COMING TO MY SENSES: The Making of a Counterculture Cook, by Alice Waters with Cristina Mueller and Bob Carrau. (Clarkson Potter, $27.) The founder of Chez Panisse describes her early days, explaining how a visit to France awakened her interest in excellent food and how she came to embrace the use of organic ingredients. She’s had so much to say about how we ought to eat that it’s been easy to assume she had a master plan. In fact, her path was meandering and oblique; she found her own route to the things that make her happy.

FASTING AND FEASTING: The Life of Visionary Food Writer Patience Gray, by Adam Federman. (Chelsea Green, $25.) Federman’s biography is the first of a cult food writer who became famous with the 1986 publication of her influential book “Honey From a Weed.” Each dish in that book is inextricably from its time and place, reflecting Gray’s commitment to the hard work of living (and cooking) harmoniously with her environment, in a landscape untouched by the corrosive aspects of modern life.

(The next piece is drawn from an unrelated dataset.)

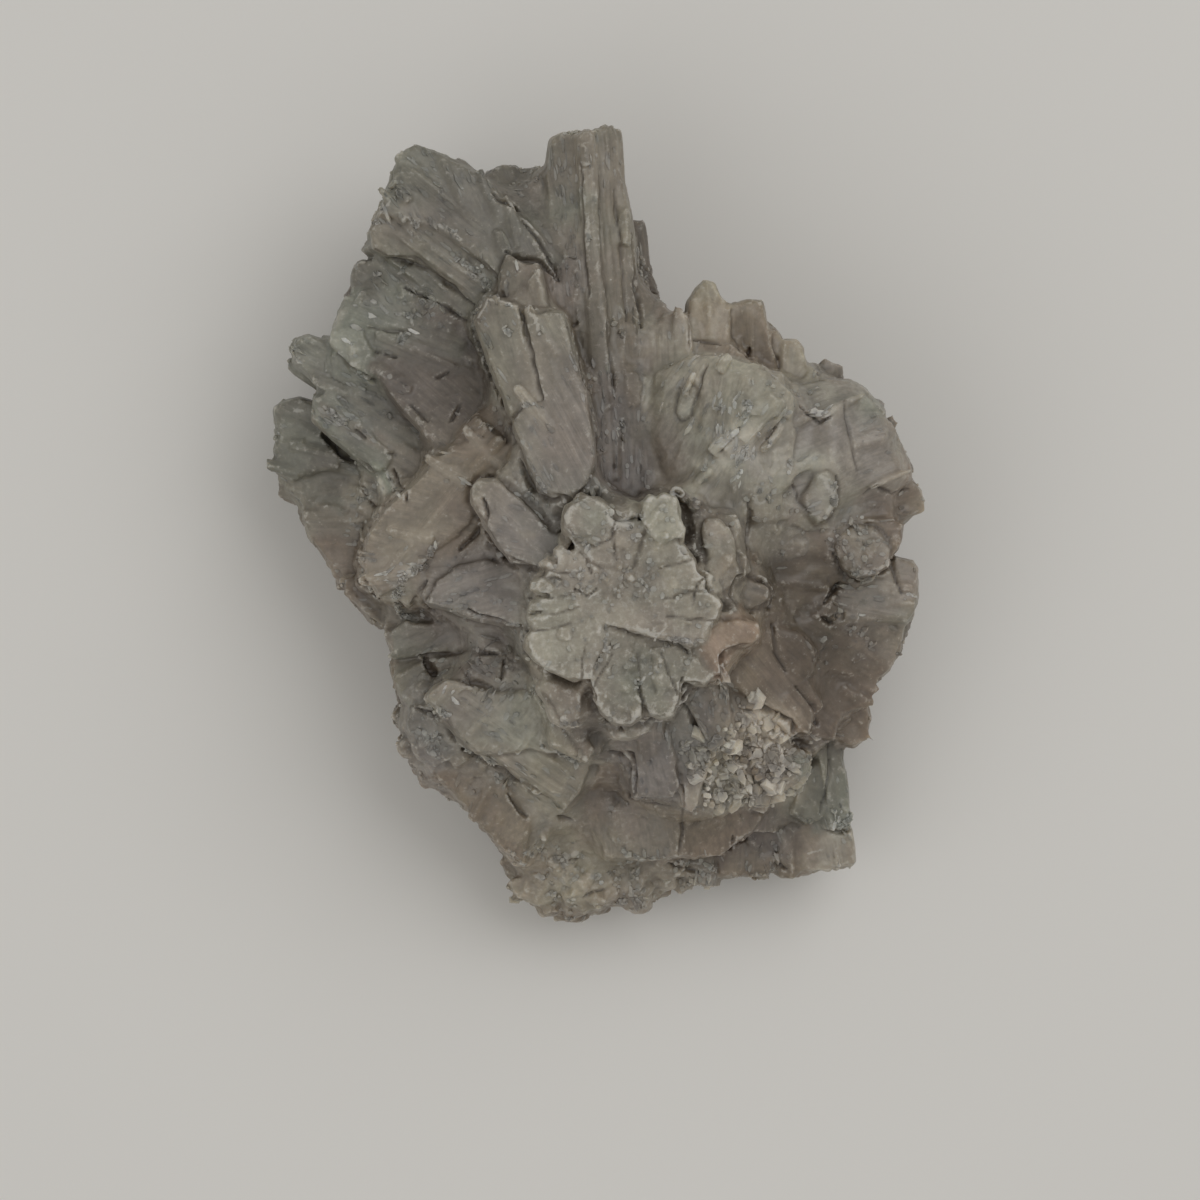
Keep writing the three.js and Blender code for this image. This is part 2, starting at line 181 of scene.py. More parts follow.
def rod(root, tip, wide, deep, corners, seed, tint, step=0.4, taper=0.94, bevel=0.0):
    root, tip = np.array(root, dtype=float), np.array(tip, dtype=float)
    length = np.linalg.norm(tip - root)
    return {
        "kind": "rod",
        "root": root,
        "length": length,
        "axes": axesAlong((tip - root) / length),
        "half": (wide / 2, deep / 2),
        "corners": corners,
        "drops": step * uneven(seed + 20 + np.arange(len(corners))),
        "taper": taper,
        "bevel": bevel,
        "seed": float(seed),
        "tint": [stoneColour(name) for name in tint],
    }


def crystal(root, tip, wide, deep, tint, sides=6, rods=0, notch=0, step=0.4, taper=0.94, bevel=0):
    # the crystal itself and the thinner ones that run along it, each broken off at its own length
    seed = 3 * tip[0] + 7 * tip[1]
    tip = np.array(tip, dtype=float)
    same = (wide, deep, outline(sides, notch, seed), seed, tint, step, taper, bevel)
    whole = rod(root, tip, *same)
    if not rods:
        return [whole]
    side, over, along = whole["axes"]
    broken = max(step, 0.4)
    made = [rod(root, tip - along * 0.3 * broken, *same)]
    for index in range(rods):
        angle = (index + 0.6 * uneven(seed + 40 + index) + uneven(seed + 3)) * 2 * math.pi / rods
        thick = 0.4 + 0.2 * uneven(seed + 60 + index)
        out = 0.92 - thick
        place = side * math.cos(angle) * out * wide / 2 + over * math.sin(angle) * out * deep / 2
        short = broken * 1.2 * uneven(seed + 80 + index)
        ends = (np.array(root) + place, tip - along * short + place)
        shape = outline(5 + index % 2, 0, seed + 9 * index)
        made.append(rod(*ends, wide * thick, deep * thick, shape, seed + 100 + index, tint, 0.3, 0.85))
    return made


def ringFaces(count, low, high):
    # the faces between two rings of points, each given by the number of its first point
    turn = np.arange(count)
    after = (turn + 1) % count
    return np.stack([low + turn, low + after, high + after, high + turn], axis=1).tolist()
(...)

THE REPUBLIC FOR WHICH IT STANDS: The United States During Reconstruction and the Gilded Age, 1865-1898, by Richard White. (Oxford, $35.) This sweeping history of the decades after the Civil War decries the spoliations White sees everywhere among robber barons and corrupt politicians. The age was cynical, but White’s book is not: He also pays attention to the striving middle- and working-class Americans of neighborhoods, churches and trade unions, who in mostly unsung ways expanded the public good.

THE INTERNATIONALISTS: How a Radical Plan to Outlaw War Remade the World, by Oona A. Hathaway and Scott J. Shapiro. (Simon & Schuster, $30.) The two authors argue for the historic importance of the Kellogg-Briand Pact, an international agreement usually dismissed by historians as ineffectual and quixotic. In their revisionist view, the pact “reshaped the world map,” “catalyzed the human rights revolution” and ultimately helps explain the decline of cross-border conflict between internationally recognized states over the last 70 years.

RESET: My Fight for Inclusion and Lasting Change, by Ellen K. Pao. (Spiegel & Grau, $28.) Combining memoir, self-help, tell-all and manifesto, Pao recalls the disillusionment that led her to sue a Silicon Valley venture capital firm for gender discrimination. She lost, but her case showed the hurdles women still face in many fields, and in her book she articulates the very fine line professional women in male-dominated fields will at some point most likely find themselves treading: “Is it possible that I am really too ambitious while being too quiet while being too aggressive while being unlikable?”

THE MISFORTUNE OF MARION PALM, by Emily Culliton. (Knopf, $25.95.) In Culliton’s delightful and sneakily feminist debut novel, a Brooklyn mother is on the lam after embezzling thousands of dollars from her daughters’ private school. Marion is one of a parade of recent literary antiheroines — Bernadette Fox (“Where’d You Go, Bernadette”), Amy Dunne (“Gone Girl”), Lena and Lila in Elena Ferrante’s Neapolitan series — who are casting about, sometimes wildly, for ways to reinvent what it means to be a woman in the world.

BONES: Brothers, Horses, Cartels, and the Borderland Dream, by Joe Tone. (One World, $28.) A reporter brilliantly recounts the tale of a Texas bricklayer who laundered drug money for his brother, a cartel boss in Mexico, via the horse-racing industry. In addition to following the drug money, Tone makes the most of a great yarn, digging deep into the colorful world of quarter-horse racing among other subcultures.